Doug Anderson is a poet of rare authenticity. His work is layered, nuanced and resonant, capable of being forceful and tender, direct even as it alludes to the mystery of what we don't see beneath what we do. He delivers white hot emotion viewed through dispassionate eyes, and a connectedness that finds release only by going deeper into itself. Anderson writes political poems that ache with sad knot of love and love poems that crash through the senses like the assaults of war. His humor is wry and dry, but always there is the sense that it has been reached by way of tears, shed and unshed. I can't recommend his BLUES highly enough. Like the musical genre, it is a layered book, in which love and loss hold hands.

Poignant and living

I discovered Doug Anderson's collection of poetry _Blues for Unemployed Secret Police_ when he was invited to teach a poetry workshop at my high school several years ago, of which I participated in. Doug talked to us about his poetry, his experiences in Vietnam, read some of his poems (from this collection) to us, and then helped us with our own poems by providing critiques. His manner, his poetry, and his humility--as well as his willingness to come to a high school and teach to a bunch of self-important high school students. Doug's poetry is riveting, it draws you in, and its beautiful in its humility. I recommend this collection to everyone.

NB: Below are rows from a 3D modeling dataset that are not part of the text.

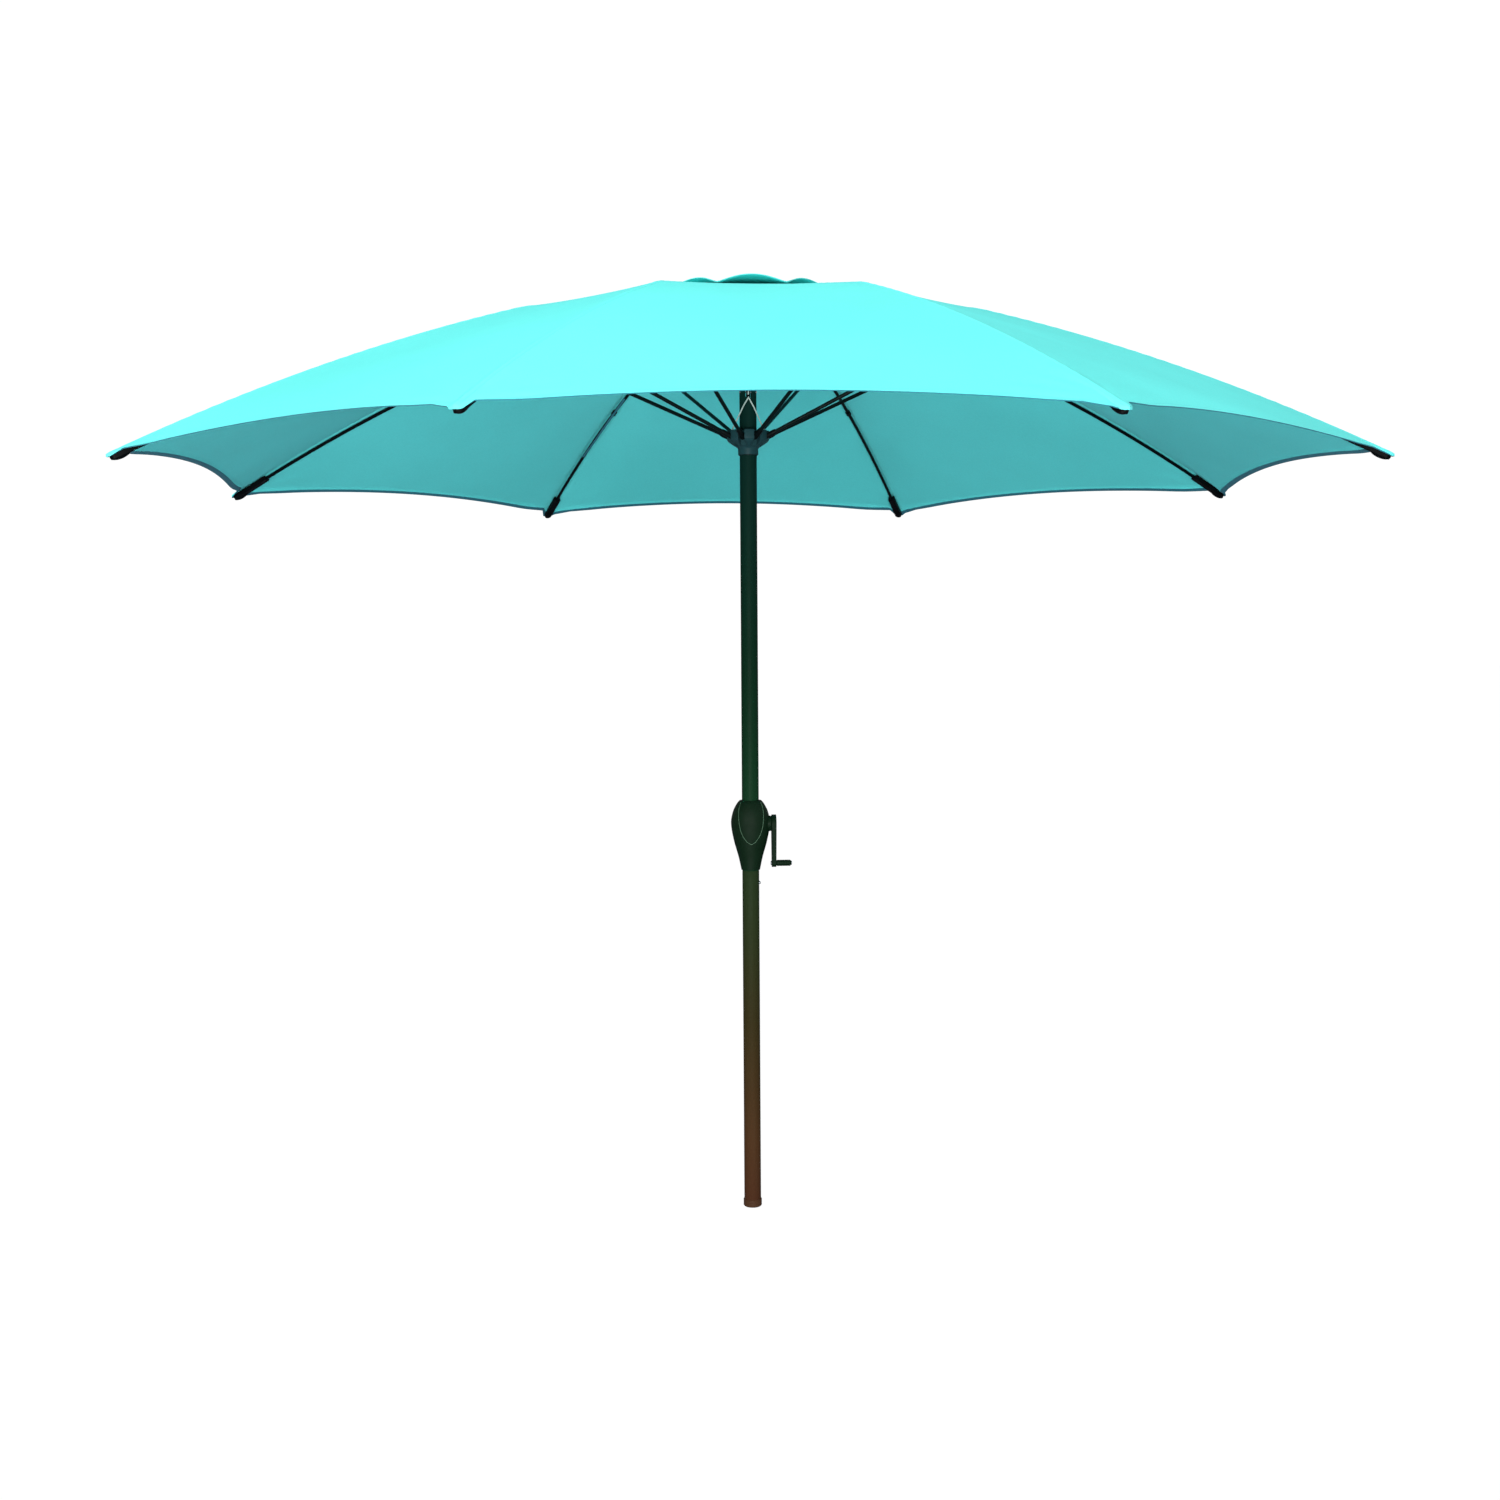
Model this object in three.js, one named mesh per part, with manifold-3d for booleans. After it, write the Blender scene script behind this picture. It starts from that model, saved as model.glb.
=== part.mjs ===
// Beach umbrella with a crank lift: straight two-piece pole, eight curved ribs, eight struts,
// a sliding runner, a crank case and an octagonal cover. Millimetres, +Z up, pole axis on Z,
// bottom of the pole at the origin, crank on the +X side.
import * as THREE from "three";
import { mergeVertices } from "three/addons/utils/BufferGeometryUtils.js";
import Module from "manifold-3d";

const wasm = await Module();
wasm.setup();

// ---- driving dimensions -------------------------------------------------------------------
const GAP = 0.3; // left between pieces that touch
const RIB_COUNT = 8;
const FIRST_RIB = Math.PI / 8; // azimuth of rib_1, so that the crank lies between two ribs
const HALF_GORE = Math.PI / RIB_COUNT;

const TIP_RADIUS = 1350; // pole axis to rib tip
const RIM_HEIGHT = 1653; // rib tips above the bottom of the pole
const KNEE_RADIUS = 518; // the ribs bend here, just inside their struts' brackets
const CROWN_SLOPE = 0.16; // how steeply the cover falls from the centre to the knee,
const KNEE_TURN = 0.126; // how much steeper it falls from there on,
const CROWN_BEND = 0.19; // and by the square of the distance, all in tip radii

const CLOTH = 1.2; // cover thickness
const CLOTH_HOLE = 24; // radius of the hole at the centre of the cover
const HEM_SCALLOP = 40; // how far the hem curves in between two tips
const FLAP_RADIUS = 195; // wind vent flap, from the pole axis to its corners on the ribs
const FLAP_LIFT = 4.5; // flap above the cover
const FLAP_ARCH = 18; // how far the flap's hem arches up between two ribs
const FLAP_SCALLOP = 10;

const RIB_DROP = 11; // rib axis below the cover's top
const RIB_RADIUS = 4;
const FERRULE_PLACE = 0.597; // along the rib, in tip radii
const FERRULE_RADIUS = 6.5;
const FERRULE_LENGTH = 17;
const TONGUE = 5.6; // thickness of every flat tongue
const FORK = 6.4; // width of every slot that holds a tongue
const PIN_RADIUS = 1.5;
const PIN_HOLE = 1.9;

const HUB_PIVOT_RADIUS = 40;
const HUB_RADIUS = 47;
const HUB_CORE = 32; // the hub's slots start here
const HUB_TOP = crown(0) + FLAP_LIFT;
const HUB_WALL = 4;
const HUB_SLEEVE = 40; // how far the hub reaches down the pole
const CAP_RADIUS = 27;
const STRUT_JOINT_RADIUS = 533; // where the strut meets the rib
const STRUT_JOINT_DROP = 11; // strut pin below the rib axis
const STRUT_RADIUS = 4.25;
const STRUT_FOOT_RADIUS = 6.2;
const STRUT_FOOT_LENGTH = 30;
const RUNNER_PIVOT_RADIUS = 38;
const RUNNER_PIVOT_HEIGHT = 1738;
const RUNNER_SLOT = 15;
const RUNNER_CORE = 28;
const RUNNER_TOP = 1753;
const RUNNER_FLANGE = 1731; // underside of the slotted flange
const RUNNER_NECK_TOP = 1715;
const RUNNER_BOTTOM = 1700;
const RUNNER_NECK = 22.5; // radius of the collar below the cone
const RUNNER_PLAY = 0.5; // between the runner and the pole

const POLE_RADIUS = 19;
const POLE_BORE = 17.5;
const PLUG_RADIUS = 17.2; // narrowed end of the upper pole
const PLUG_BORE = 15.4;
const PLUG_LENGTH = 71;
const JOIN_HEIGHT = 771; // seam between the pole sections
const POLE_TOP = HUB_TOP - 19;
const FOOT_HEIGHT = 17;
const FOOT_FLOOR = 2.3;
const FOOT_RADIUS = 20.8;
const BUTTON_HEIGHT = 743;
const BUTTON_RADIUS = 3.4;
const BUTTON_FLANGE = 5.5;

const CRANK_HEIGHT = 877;
const DRUM_RADIUS = 11.1;
const DRUM_FLANGE = 13.5;
const SHAFT_RADIUS = 5;
const ARM_LENGTH = 90;
const ARM_INNER = 47.7; // near face of the crank arm, from the pole axis
const ARM_THICK = 10;
const ARM_HUB_RADIUS = 20;
const ARM_END_RADIUS = 9;
const GRIP_RADIUS = 7;
const GRIP_END = 91.5;
const GRIP_PIN_RADIUS = 3;

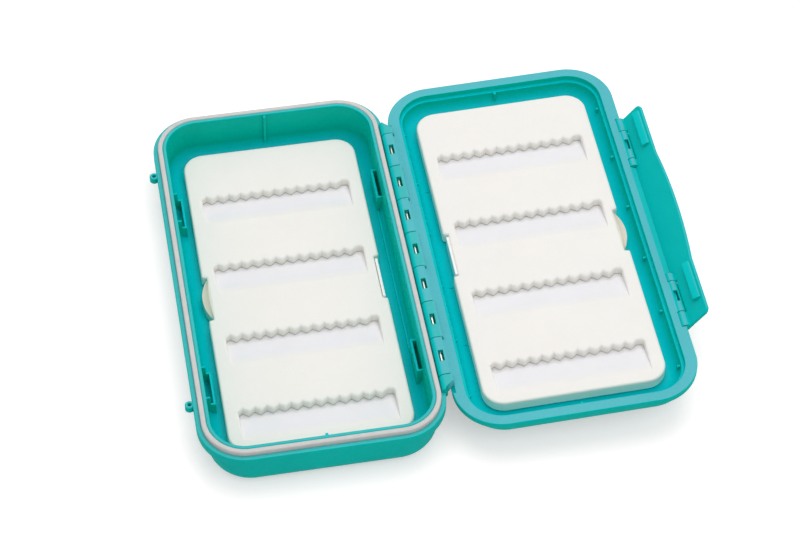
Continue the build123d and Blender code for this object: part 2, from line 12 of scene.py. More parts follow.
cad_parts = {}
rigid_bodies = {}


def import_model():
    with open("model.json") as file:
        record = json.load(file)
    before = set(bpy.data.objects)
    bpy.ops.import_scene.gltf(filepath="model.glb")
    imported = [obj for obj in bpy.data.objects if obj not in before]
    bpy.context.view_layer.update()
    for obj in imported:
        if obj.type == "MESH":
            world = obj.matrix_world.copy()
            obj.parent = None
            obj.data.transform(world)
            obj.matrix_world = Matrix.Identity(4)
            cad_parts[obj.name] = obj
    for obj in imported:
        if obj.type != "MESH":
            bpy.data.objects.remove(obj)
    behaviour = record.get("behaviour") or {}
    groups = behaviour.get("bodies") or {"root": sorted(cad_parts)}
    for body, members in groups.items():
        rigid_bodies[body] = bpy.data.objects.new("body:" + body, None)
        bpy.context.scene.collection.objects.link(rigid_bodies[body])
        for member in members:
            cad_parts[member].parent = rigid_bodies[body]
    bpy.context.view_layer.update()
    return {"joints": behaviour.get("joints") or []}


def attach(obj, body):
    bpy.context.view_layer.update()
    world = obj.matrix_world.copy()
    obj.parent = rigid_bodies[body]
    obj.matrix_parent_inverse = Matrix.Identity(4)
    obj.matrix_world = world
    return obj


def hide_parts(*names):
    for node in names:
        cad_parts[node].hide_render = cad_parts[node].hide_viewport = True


bl_info = {
    "name": "Fly Box Dresser",
    "version": (1, 0, 0),
    "blender": (4, 5, 0),
    "location": "View3D > Sidebar > Fly Box",
    "description": "Builds the visible pieces of an open fly box around its packed frame",
    "category": "Object",
}

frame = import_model()

MM = 0.001
HINGE = Vector(frame["joints"][0]["pos_m"]) / MM

# ---- trays: (half width, half length, corner radius, height) of each ring, and its rounding ----
BASE_RINGS = (
    ((47.31, 94.46, 17.76, 0.0), 9.5),
    ((47.83, 94.98, 18.28, 15.0), 0.3),
    ((51.35, 95.0, 20.3, 15.0), 0.5),
    ((51.35, 95.0, 20.3, 19.6), 0.45),
    ((49.35, 93.0, 18.3, 19.6), 0.15),
    ((49.35, 93.0, 18.3, 19.0), 0.1),
    ((47.15, 90.8, 16.1, 19.0), 0.1),
    ((47.15, 90.8, 16.1, 21.7), 0.5),
    ((45.55, 89.2, 14.5, 21.7), 0.5),
    ((45.2, 88.85, 14.15, 1.8), 5.5),
)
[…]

Passionate, humorous, original, dramatic poetry.

The poetry of Blues For Unemployed Secret Policy dramatically reflects Doug Anderson's experiences growing up in the sixties, serving as a field medical corpsman in Viet Nam, and confronting the modern era where "a good torturer can always find a job." Anderson's poetry is passionate, humorous, original, and ranges from bad politics to love gone wrong. The Oracle: On the altar the flies of God/swarm on the pomegranates and roasted oxen./We say we want to know the truth/but as the light sweetens/and the priestess does not arrive/we grow comfortable with the old lies./I want and do not want the razor-edged/pendulum that swings in my heart./The woman gone and why./Years of wide-eyed blindness./There is tenderness in all gathered here/in the shade of the temple./When we were young we dreamed/of a plateau where everything/could be seen in all directions/and suffering evaporated in wisdom./Silence is the power/that pools in the shadows of words/and when finally we stop speaking/it pins us to the ground

Babylon, Lizards and Kimono

Anderson's first book, The Moon Reflected Fire, won prizes, among them the prestigious Kate Tufts Discovery Prize. Such a strong first book leaves a poet plagued by the cynic's question,"sure, that book was good but can he do it again?" Blues for Unemployed Secret Police is Doug Anderson's answer and it is a resounding YES. This is one of those rare books in which stunning poem is followed by stunning poem, where we come to understand that the poet's earlier focus on Vietnam was an instance of a larger focus on the complex beauty and darkness which attend any real look at our deepest natures. Anderson compels our attention because he knows that the intensity of experience, whether pain or joy, which can be easily identified in extreme situations is also present when we find ourselves walking down a city street wondering why we are drawn to its noise and confusion (see Babylon) or when we are watching a "live petroglyph" "drawing the story of light larger in each twirled telling" (see Lizard). Anderson lives (uneasily) with his own beast, and with "the new evil" that "pours into the deep cup with the evil I have already seen" without forsaking what is good and nourishing in the world and among us (see Kimono, see Crow, see Coyote). Listen to this: "We don't come with souls, we make them up out of our ripening and our going to seed." How do you NOT read a poet who can write that?